Unfortunately, in our day and age a book of such description is hard to find, thus worth the time if found. Voltaire once made a statement that can echo forward into our time, "I keep to old books, for they teach me something; from the new I learn very little." Thankfully, there are those faithful few of the modern age that cling to the traditions of old by writing substantive material, but I pray that many more will come as well. Until that time, however, we cling to those today that make the effort, and we hold onto the classics, which oftens results in digging through old bookshops in foreign countries, bartering with little old men over their earth-shattering prices...our backs suffer, knees suffer, and our checkbooks certainly feel the pain, but the knowledge contained within is priceless. Thus, if we actually followed John Ruskin's charge of, "A book worth reading is a book worth buying." The most well-read man by classic standards will most likely man be one of the poorest in material wealth, but oh the wealth of his mind! As a result, we press on searching and foraging throughout the world in back alleys and beaten up book stands, living by the motto, "Wear the old coat, buy the new book!"

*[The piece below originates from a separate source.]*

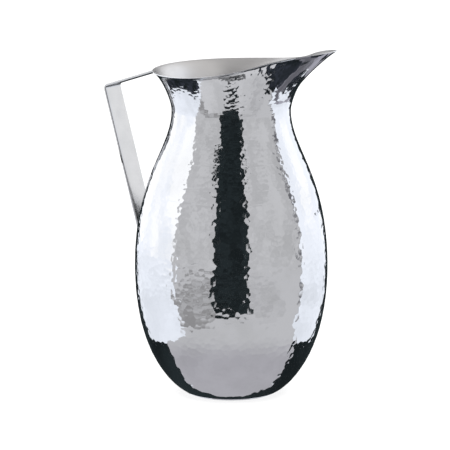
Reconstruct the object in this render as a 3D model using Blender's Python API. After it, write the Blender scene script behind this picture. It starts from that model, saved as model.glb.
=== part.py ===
"""A stainless water pitcher: two pressings welded at the belly, a drawn pouring lip and a strap handle.

Metres, +Z up. The origin is the middle of the flat base, the lip points along +X and the handle along -X.
"""

import math

import bmesh
import bpy
from mathutils import Vector
from mathutils.geometry import interpolate_bezier

# Body outline, outside surface: the radius of the flat base, the belly, the neck and the rim, and the height
# of the stretches between them.
BASE_RADIUS = 0.028
BELLY_RADIUS = 0.065
NECK_RADIUS = 0.040
RIM_RADIUS = 0.053
BOWL_HEIGHT = 0.087
SHOULDER_HEIGHT = 0.106
FLARE_HEIGHT = 0.026

# The outline's slope at both ends, and how fully it bows: how far it holds its direction where it leaves or
# reaches a point, as a share of that stretch's height, or of its change of radius at the base and the rim.
BASE_SLOPE = math.radians(17)
RIM_SLOPE = math.radians(17.5)
BASE_PULL = 0.30
BOWL_PULL = 0.70
SHOULDER_PULL = 0.585
WAIST_PULL = 0.25
NECK_PULL = 0.277
RIM_PULL = 0.43

# Pouring lip, drawn out of the flare: how far it stands out from the rim and above it, how far below the rim
# it starts, and how it falls off on the way down and round to each side of its middle.
LIP_SPREAD = 0.0295
LIP_RISE = 0.0204
LIP_DEPTH = 0.020
LIP_FADE_POWER = 2.2
LIP_SPREAD_ANGLE = math.radians(21)
LIP_SPREAD_POWER = 1.65
LIP_RISE_ANGLE = math.radians(52.5)
LIP_RISE_POWER = 1.5

# Sheet, and the weld that joins the two pressings, far enough below the belly to be clear of the handle.
WALL = 0.0008
SEAM_DROP = 0.013
BEAD_RADIUS = 0.0005

# Handle: one flat strip from the rim to the belly, with one bend. It spreads out this far past the belly.
# The arm's end and the bend's middle lie below the rim, and the foot lies above the belly's widest point.
HANDLE_SPREAD = 0.0333
HANDLE_WIDTH = 0.018
HANDLE_THICKNESS = 0.0015
HANDLE_EDGE = 0.0003
ARM_DROP = 0.0014
BEND_DROP = 0.019
BEND_RADIUS = 0.002
FOOT_RISE = 0.001

# Air left between neighbouring pieces, and how far the handle runs on into the body before it is cut to it.
GAP = 0.0003
OVERRUN = 0.009

# Fineness of the solids.
SEGMENTS = 64
BOWL_STEPS = 15
SHOULDER_STEPS = 18
FLARE_STEPS = 9
BEND_STEPS = 6
BEAD_STEPS = 8
MERGE_DISTANCE = 1e-6

NECK_HEIGHT = BOWL_HEIGHT + SHOULDER_HEIGHT
RIM_HEIGHT = NECK_HEIGHT + FLARE_HEIGHT
SEAM_HEIGHT = BOWL_HEIGHT - SEAM_DROP


def clear_scene():
    for item in list(bpy.data.objects):
        bpy.data.objects.remove(item)


def metal(name, colour, roughness):
    material = bpy.data.materials.new(name)
    material.use_nodes = True
    shader = material.node_tree.nodes["Principled BSDF"]
    shader.inputs["Base Color"].default_value = (*colour, 1.0)
    shader.inputs["Roughness"].default_value = roughness
    shader.inputs["Metallic"].default_value = 1.0
    return material


def add_object(name, data, material=None):
    item = bpy.data.objects.new(name, data)
    bpy.context.collection.objects.link(item)
    if material:
        data.materials.append(material)
    return item


# The outline lies in a half-plane: x is the distance from the body's axis and y is the height.


def towards(slope):
    return Vector((math.cos(slope), math.sin(slope)))


def curve_between(start, start_pull, end, end_pull, steps):
    """Points of a cubic curve that leaves start along start_pull and reaches end along end_pull."""
    return interpolate_bezier(start, start + start_pull, end - end_pull, end, steps + 1)


def body_outline():
    base = Vector((BASE_RADIUS, 0.0))
    belly = Vector((BELLY_RADIUS, BOWL_HEIGHT))
    neck = Vector((NECK_RADIUS, NECK_HEIGHT))
    rim = Vector((RIM_RADIUS, RIM_HEIGHT))
    up = Vector((0.0, 1.0))
    off_base = BASE_PULL * (BELLY_RADIUS - BASE_RADIUS) * towards(BASE_SLOPE)
    to_rim = RIM_PULL * (RIM_RADIUS - NECK_RADIUS) * towards(RIM_SLOPE)
    bowl = curve_between(base, off_base, belly, BOWL_PULL * BOWL_HEIGHT * up, BOWL_STEPS)
    off_belly = SHOULDER_PULL * SHOULDER_HEIGHT * up
    shoulder = curve_between(belly, off_belly, neck, WAIST_PULL * SHOULDER_HEIGHT * up, SHOULDER_STEPS)
    flare = curve_between(neck, NECK_PULL * FLARE_HEIGHT * up, rim, to_rim, FLARE_STEPS)
    return [*bowl, *shoulder[1:], *flare[1:]]


def outline_point(outline, height):
    """The point where the outline reaches a height."""
    for lower, upper in zip(outline, outline[1:]):
        if lower.y <= height <= upper.y:
            return lower.lerp(upper, (height - lower.y) / (upper.y - lower.y))
    raise ValueError("the outline does not reach that height")


def offset_outline(outline, distance):
    """The outline moved outwards, each point along the normal of its two neighbours."""
    moved = []
    for index, point in enumerate(outline):
        before = outline[max(index - 1, 0)]
        after = outline[min(index + 1, len(outline) - 1)]
        along = (after - before).normalized()
        moved.append(point + distance * Vector((along.y, -along.x)))
    return moved


def turned_mesh(name, outline, shape=None):
    """The outline spun once round the Z axis, and then each point moved by the shape function."""
    shell = bmesh.new()
    # Taken from the top down, the outline spins into faces that point outwards.
    points = [shell.verts.new((point.x, 0.0, point.y)) for point in reversed(outline)]
    edges = [shell.edges.new(pair) for pair in zip(points, points[1:])]
    bmesh.ops.spin(
        shell,
        geom=[*points, *edges],
        cent=(0, 0, 0),
        axis=(0, 0, 1),
        angle=math.tau,
        steps=SEGMENTS,
        use_merge=True,
    )
    bmesh.ops.remove_doubles(shell, verts=shell.verts, dist=MERGE_DISTANCE)
    if shape:
        for vertex in shell.verts:
            vertex.co = shape(vertex.co)
    mesh = bpy.data.meshes.new(name)
    shell.to_mesh(mesh)
    shell.free()
    mesh.shade_smooth()
    return mesh


def drawn_lip(point):
    """A point of the round flare moved out and up, most at the rim in the middle of the lip."""
    start = RIM_HEIGHT - LIP_DEPTH
    if point.z <= start:
        return point
    angle = abs(math.atan2(point.y, point.x))
    share = ((point.z - start) / LIP_DEPTH) ** LIP_FADE_POWER
    spread = LIP_SPREAD * share * math.exp(-((angle / LIP_SPREAD_ANGLE) ** LIP_SPREAD_POWER))
    rise = LIP_RISE * share * math.exp(-((angle / LIP_RISE_ANGLE) ** LIP_RISE_POWER))
    return point + spread * Vector((point.x, point.y, 0.0)).normalized() + Vector((0.0, 0.0, rise))


def add_pressing(name, outline, material, shape=None):
    """A sheet piece whose outside is the turned outline."""
    pressing = add_object(name, turned_mesh(name, outline, shape), material)
    sheet = pressing.modifiers.new("sheet", "SOLIDIFY")
    sheet.thickness = WALL
    sheet.offset = -1.0
    sheet.use_even_offset = True
    return pressing


def add_lower_body(outline, material):
    top = outline_point(outline, SEAM_HEIGHT - GAP / 2)
    wall = [point for point in outline if point.y < top.y]
    return add_pressing("lower_body", [Vector((0.0, 0.0)), *wall, top], material)


def add_upper_body(outline, material):
    bottom = outline_point(outline, SEAM_HEIGHT + GAP / 2)
    wall = [point for point in outline if point.y > bottom.y]
    return add_pressing("upper_body", [bottom, *wall], material, drawn_lip)


def add_bead(name, path, material, closed=False):
    """A round bead of weld metal along a path of points."""
    curve = bpy.data.curves.new(name, "CURVE")
    curve.dimensions = "3D"
    curve.bevel_depth = BEAD_RADIUS
    curve.bevel_resolution = 1
    curve.use_fill_caps = True
    spline = curve.splines.new("POLY")
    spline.points.add(len(path) - 1)
    for point, place in zip(spline.points, path):
        point.co = (*place, 1.0)
    spline.use_cyclic_u = closed
    return add_object(name, curve, material)


def add_belly_weld(outline, material):
    """The ring of weld inside the seam. Outside, the real weld is ground flush."""
    radius = outline_point(outline, SEAM_HEIGHT).x - WALL - GAP - BEAD_RADIUS
    turns = [math.tau * step / SEGMENTS for step in range(SEGMENTS)]
    ring = [(radius * math.cos(turn), radius * math.sin(turn), SEAM_HEIGHT) for turn in turns]
    return add_bead("belly_weld", ring, material, closed=True)


class HandlePath:
    """The middle line of the strip, in the half-plane that the handle lies in."""

    def __init__(self, outline):
        self.bend_radius = BEND_RADIUS + HANDLE_THICKNESS / 2
        reach = BELLY_RADIUS + HANDLE_SPREAD
        self.bend = Vector((reach - BEND_RADIUS - HANDLE_THICKNESS, RIM_HEIGHT - BEND_DROP))
        self.arm_end = outline_point(outline, RIM_HEIGHT - ARM_DROP)
        self.foot_end = outline_point(outline, BOWL_HEIGHT + FOOT_RISE)
        self.arm_direction = self.tangent_from(self.arm_end, 1.0)
        self.foot_direction = self.tangent_from(self.foot_end, -1.0)

    def tangent_from(self, point, side):
        """The direction of the straight run from a point to the outside of the bend."""
        across = self.bend - point
        lean = math.asin(self.bend_radius / across.length)
        return towards(math.atan2(across.y, across.x) + side * lean)

    def points(self):
        """From inside the flare, round the bend and down to inside the belly."""
        first = self.arm_end - OVERRUN * self.arm_direction
        last = self.foot_end - OVERRUN * self.foot_direction
        start = math.atan2(self.arm_direction.y, self.arm_direction.x) + math.pi / 2
        end = math.atan2(self.foot_direction.y, self.foot_direction.x) - math.pi / 2
        turns = [start + (end - start) * step / BEND_STEPS for step in range(BEND_STEPS + 1)]
        return [first, *(self.bend + self.bend_radius * towards(turn) for turn in turns), last]


def body_cutter(outline):
    """The outside of the body with the gap added, closed above the rim, to end the handle at the wall."""
    wall = offset_outline(outline, GAP)
    top = RIM_HEIGHT + OVERRUN
    profile = [Vector((0.0, wall[0].y)), *wall, Vector((wall[-1].x, top)), Vector((0.0, top))]
    cutter = add_object("body_cutter", turned_mesh("body_cutter", profile))
    cutter.hide_render = True
    cutter.display_type = "WIRE"
    return cutter


def add_handle(path, cutter, material):
    strip = bmesh.new()
    half = HANDLE_WIDTH / 2
    rows = [[strip.verts.new((-point.x, side, point.y)) for side in (-half, half)] for point in path.points()]
    for (left, right), (next_left, next_right) in zip(rows, rows[1:]):
        strip.faces.new((left, right, next_right, next_left))
    mesh = bpy.data.meshes.new("handle")
    strip.to_mesh(mesh)
    strip.free()
    handle = add_object("handle", mesh, material)
    sheet = handle.modifiers.new("sheet", "SOLIDIFY")
    sheet.thickness = HANDLE_THICKNESS
    sheet.offset = 0.0
    sheet.use_even_offset = True
    edges = handle.modifiers.new("edges", "BEVEL")
    edges.width = HANDLE_EDGE
    edges.segments = 1
    edges.limit_method = "ANGLE"
    edges.angle_limit = math.radians(60)
    ends = handle.modifiers.new("ends", "BOOLEAN")
    ends.operation = "DIFFERENCE"
    ends.solver = "EXACT"
    ends.object = cutter
    return handle


def corner_point(wall, across, end, direction, away):
    """Where the wall, at a distance across the strip, crosses a line beside the strip's middle line."""
    normal = Vector((-direction.y, direction.x))
    cut = [Vector((math.sqrt(point.x**2 - across**2), point.y)) for point in wall if point.x > abs(across)]
    found = []
    for lower, upper in zip(cut, cut[1:]):
        low, high = ((point - end).dot(normal) - away for point in (lower, upper))
        if low * high < 0:
            found.append(lower.lerp(upper, low / (low - high)))
    return min(found, key=lambda point: (point - end).length)


def add_corner_weld(name, outline, end, direction, side, material):
    """A fillet weld across the strip, in the corner between one of its faces and the wall."""
    wall = offset_outline(outline, GAP + BEAD_RADIUS)
    away = side * (HANDLE_THICKNESS / 2 + GAP + BEAD_RADIUS)
    half = HANDLE_WIDTH / 2 - BEAD_RADIUS
    path = []
    for step in range(BEAD_STEPS + 1):
        across = half * (2 * step / BEAD_STEPS - 1)
        corner = corner_point(wall, across, end, direction, away)
        path.append((-corner.x, across, corner.y))
    return add_bead(name, path, material)


def main():
    clear_scene()
    polished = metal("polished_steel", (0.80, 0.81, 0.83), 0.08)
    brushed = metal("satin_steel", (0.74, 0.75, 0.77), 0.25)
    weld = metal("weld_metal", (0.60, 0.60, 0.61), 0.45)
    outline = body_outline()
    path = HandlePath(outline)
    add_lower_body(outline, polished)
    add_upper_body(outline, polished)
    add_belly_weld(outline, weld)
    add_handle(path, body_cutter(outline), brushed)
    add_corner_weld("arm_weld", outline, path.arm_end, path.arm_direction, -1.0, weld)
    add_corner_weld("foot_weld_upper", outline, path.foot_end, path.foot_direction, 1.0, weld)
    add_corner_weld("foot_weld_lower", outline, path.foot_end, path.foot_direction, -1.0, weld)


main()
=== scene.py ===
import math

import bpy
import numpy as np
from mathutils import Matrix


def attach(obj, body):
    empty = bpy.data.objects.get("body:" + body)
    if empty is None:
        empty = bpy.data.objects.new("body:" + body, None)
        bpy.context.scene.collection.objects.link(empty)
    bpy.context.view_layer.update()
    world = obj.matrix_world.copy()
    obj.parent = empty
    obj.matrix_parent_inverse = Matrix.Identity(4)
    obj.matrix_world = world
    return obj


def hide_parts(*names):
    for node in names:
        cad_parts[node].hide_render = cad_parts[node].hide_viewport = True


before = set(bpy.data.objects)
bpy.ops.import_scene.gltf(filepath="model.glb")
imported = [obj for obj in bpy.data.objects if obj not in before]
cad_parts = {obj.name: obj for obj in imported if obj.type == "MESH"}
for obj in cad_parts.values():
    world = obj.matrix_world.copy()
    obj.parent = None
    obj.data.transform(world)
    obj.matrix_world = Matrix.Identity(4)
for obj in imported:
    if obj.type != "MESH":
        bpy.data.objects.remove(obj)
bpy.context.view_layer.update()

# The body's outline: base, belly, neck and rim radii, the heights between them, and how each curve bows.
body = {
    "baseRadius": 0.028,
    "bellyRadius": 0.065,
    "neckRadius": 0.040,
    "rimRadius": 0.053,
    "bowlHeight": 0.087,
    "shoulderHeight": 0.106,
    "flareHeight": 0.026,
    "baseSlope": math.radians(17),
    "rimSlope": math.radians(17.5),
    "basePull": 0.30,
    "bowlPull": 0.70,
    "shoulderPull": 0.585,
    "waistPull": 0.25,
    "neckPull": 0.277,
    "rimPull": 0.43,
    "wall": 0.0008,
    "seamDrop": 0.013,
}

# The pouring lip: how far it stands out and up, how deep it starts, and how it fades round and down.
lip = {
    "spread": 0.0295,
    "rise": 0.0204,
    "depth": 0.020,
    "fadePower": 2.2,
    "spreadAngle": math.radians(21),
    "spreadPower": 1.65,
    "riseAngle": math.radians(52.5),
    "risePower": 1.5,
}

neckHeight = body["bowlHeight"] + body["shoulderHeight"]
rimHeight = neckHeight + body["flareHeight"]
seamHeight = body["bowlHeight"] - body["seamDrop"]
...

Thus, a tradition that I shall begin with my blog is a library entry. Each time I buy a new book, I will post it, thus officially starting my library. Now I have a little backtracking from England to do, but for now I shall begin with a recent purchase...

Library Entry:

Book: The Lives of the Most Eminent English Poets With Critical Observations on their Works. Vols. 1-4.
Author: Samuel Johnson
Date: 1819
Appearance: beautiful leather binding, a little worse for wear in a few areas, but overall in pretty good condition.

Location Found: Discovered by a friend, who found them in New York.
Price: $20 :)



My library has officially begun. The motto is by Sir Thomas Aquinas, "Beware the man of one book."


4.8.05

Grace For All

"The Jews would not willingly tread upon the smallest piece of paper in their way, but took it up; for possibly, said they, the name of God may be upon it. Though there was little superstition in this, yet truly there is nothing but good religion in it, if we apply it to man. Trample not on any; there may be some work of grace there, that thou knowest not of. The name of God may be written upon that soul thou treadest on: it may be a soul that Christ thought so much of as to give His precious blood for it; therefore, despise it not."
-Samuel Taylor Coleridge

Coleridge captures in this statement the very essence of God's view of the value of every human being. When we come into contact with another human being, as God's children, we are to take into account that God's sacrifice for us was a sacrifice for all men, for all humanity. He died so that we may be saved, and He lives so that might be free from the snare of the enemy. No man is exempt from God's grace and mercy should He seek it with a humble heart. We have all fallen short of the Kingdom of God, we are all sinners, yet we have a Savior, a loving Father who sent His only Son to die on the cross so that all may know Him. Thus, if He died for all, He values all. If He values all, since we are His children our time on earth is to be spent taking on the mind of Christ, being so overcome by His love so that we become more and more like Him. If this is all true, which according to His word it is, we are to exclude no one, to not bar, in our own prejudice, any one person from the Kingdom of God. We live in an imperfect world, one that is overcome by every sin and result of sin, thus its inhabitants are not perfect. As Christians, we can exclude no one on account of their sin, because we are sinners as well. God is the ultimate Judge, the only ruler in the case of man's heart, only He can determine the condition and situation of a man's soul. So we, God's people are simply here to be an extension of God's grace and love. To show the world the same love that God has showed us. He is the reason we are here, He is the reason we have hope and a future, He is the reason for it all, so our responsibility is to show that to all...the whole world, no exceptions.